=== Stated problem ===
Lines containing the word "from" should be extracted in full.

=== Dataset excerpt ===
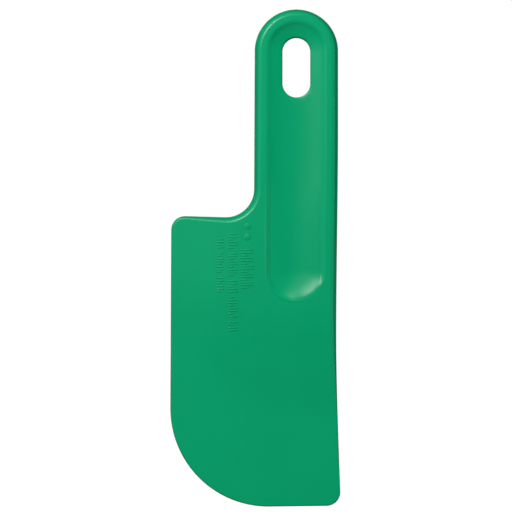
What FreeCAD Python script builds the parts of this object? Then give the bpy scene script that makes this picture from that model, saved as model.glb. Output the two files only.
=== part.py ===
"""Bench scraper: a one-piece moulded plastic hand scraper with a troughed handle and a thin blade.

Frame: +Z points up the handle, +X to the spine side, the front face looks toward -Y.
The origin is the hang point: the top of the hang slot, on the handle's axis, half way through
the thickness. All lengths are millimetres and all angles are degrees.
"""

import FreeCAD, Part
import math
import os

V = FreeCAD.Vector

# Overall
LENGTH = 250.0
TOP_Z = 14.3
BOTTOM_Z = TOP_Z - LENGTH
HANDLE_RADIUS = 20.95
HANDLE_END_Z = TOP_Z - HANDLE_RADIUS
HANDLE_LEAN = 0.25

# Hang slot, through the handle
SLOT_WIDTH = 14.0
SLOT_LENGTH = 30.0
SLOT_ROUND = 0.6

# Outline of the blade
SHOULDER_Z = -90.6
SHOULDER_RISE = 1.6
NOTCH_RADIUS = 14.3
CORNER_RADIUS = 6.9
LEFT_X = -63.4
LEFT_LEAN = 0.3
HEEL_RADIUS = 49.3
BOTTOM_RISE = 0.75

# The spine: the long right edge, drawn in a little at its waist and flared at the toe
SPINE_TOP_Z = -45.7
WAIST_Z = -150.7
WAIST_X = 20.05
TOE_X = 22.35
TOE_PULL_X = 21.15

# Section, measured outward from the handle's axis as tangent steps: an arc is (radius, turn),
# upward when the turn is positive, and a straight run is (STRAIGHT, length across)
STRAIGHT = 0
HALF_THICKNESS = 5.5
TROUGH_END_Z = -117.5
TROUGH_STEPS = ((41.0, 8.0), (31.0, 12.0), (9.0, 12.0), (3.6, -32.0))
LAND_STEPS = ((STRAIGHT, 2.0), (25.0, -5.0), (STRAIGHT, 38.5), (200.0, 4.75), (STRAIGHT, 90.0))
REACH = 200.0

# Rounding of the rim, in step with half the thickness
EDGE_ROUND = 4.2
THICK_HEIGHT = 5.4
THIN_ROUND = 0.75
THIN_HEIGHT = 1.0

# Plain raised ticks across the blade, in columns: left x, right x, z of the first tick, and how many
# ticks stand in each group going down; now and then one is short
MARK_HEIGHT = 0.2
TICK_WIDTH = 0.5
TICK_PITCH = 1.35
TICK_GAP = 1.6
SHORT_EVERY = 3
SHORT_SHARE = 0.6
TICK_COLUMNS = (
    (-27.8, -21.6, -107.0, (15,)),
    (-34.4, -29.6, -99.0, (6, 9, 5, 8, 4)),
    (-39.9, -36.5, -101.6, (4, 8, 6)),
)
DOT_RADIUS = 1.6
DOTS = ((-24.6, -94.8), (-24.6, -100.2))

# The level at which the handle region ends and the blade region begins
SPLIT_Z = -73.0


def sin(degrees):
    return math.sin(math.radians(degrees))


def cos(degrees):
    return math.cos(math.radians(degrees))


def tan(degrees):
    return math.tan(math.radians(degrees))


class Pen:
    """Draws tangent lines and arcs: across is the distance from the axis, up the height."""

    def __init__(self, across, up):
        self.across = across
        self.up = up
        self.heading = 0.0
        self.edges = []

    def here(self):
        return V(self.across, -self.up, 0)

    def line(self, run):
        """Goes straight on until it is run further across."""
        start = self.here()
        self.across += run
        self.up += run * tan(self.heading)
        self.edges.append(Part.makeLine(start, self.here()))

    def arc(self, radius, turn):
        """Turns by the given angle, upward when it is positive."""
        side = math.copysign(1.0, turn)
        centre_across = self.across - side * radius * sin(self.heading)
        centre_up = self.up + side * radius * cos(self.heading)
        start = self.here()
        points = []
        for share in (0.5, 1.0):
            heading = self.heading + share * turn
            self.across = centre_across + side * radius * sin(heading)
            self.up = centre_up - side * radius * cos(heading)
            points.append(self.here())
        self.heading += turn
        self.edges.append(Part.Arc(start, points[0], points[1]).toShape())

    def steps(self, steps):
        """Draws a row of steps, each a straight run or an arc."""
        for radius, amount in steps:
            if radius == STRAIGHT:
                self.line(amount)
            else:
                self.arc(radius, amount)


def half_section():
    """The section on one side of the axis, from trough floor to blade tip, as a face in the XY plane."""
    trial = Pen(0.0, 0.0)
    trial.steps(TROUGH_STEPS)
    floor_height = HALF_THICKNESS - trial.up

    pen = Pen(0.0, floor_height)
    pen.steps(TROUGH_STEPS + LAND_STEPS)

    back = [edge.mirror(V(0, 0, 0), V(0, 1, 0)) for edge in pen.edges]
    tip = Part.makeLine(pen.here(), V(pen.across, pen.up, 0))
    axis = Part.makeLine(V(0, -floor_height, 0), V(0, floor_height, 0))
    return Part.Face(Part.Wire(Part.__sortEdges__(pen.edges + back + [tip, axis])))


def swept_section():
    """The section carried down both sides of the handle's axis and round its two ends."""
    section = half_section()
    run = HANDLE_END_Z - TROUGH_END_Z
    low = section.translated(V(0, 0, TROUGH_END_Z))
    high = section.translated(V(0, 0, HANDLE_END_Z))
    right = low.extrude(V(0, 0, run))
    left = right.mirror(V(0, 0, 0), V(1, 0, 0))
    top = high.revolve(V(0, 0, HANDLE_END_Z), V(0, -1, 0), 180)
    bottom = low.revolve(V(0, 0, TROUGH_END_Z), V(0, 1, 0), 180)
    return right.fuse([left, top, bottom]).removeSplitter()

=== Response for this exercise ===
What FreeCAD Python script builds the parts of this object? Then give the bpy scene script that makes this picture from that model, saved as model.glb. Output the two files only.
# Section, measured outward from the handle's axis as tangent steps: an arc is (radius, turn),
    """Draws tangent lines and arcs: across is the distance from the axis, up the height."""
    """The section on one side of the axis, from trough floor to blade tip, as a face in the XY plane."""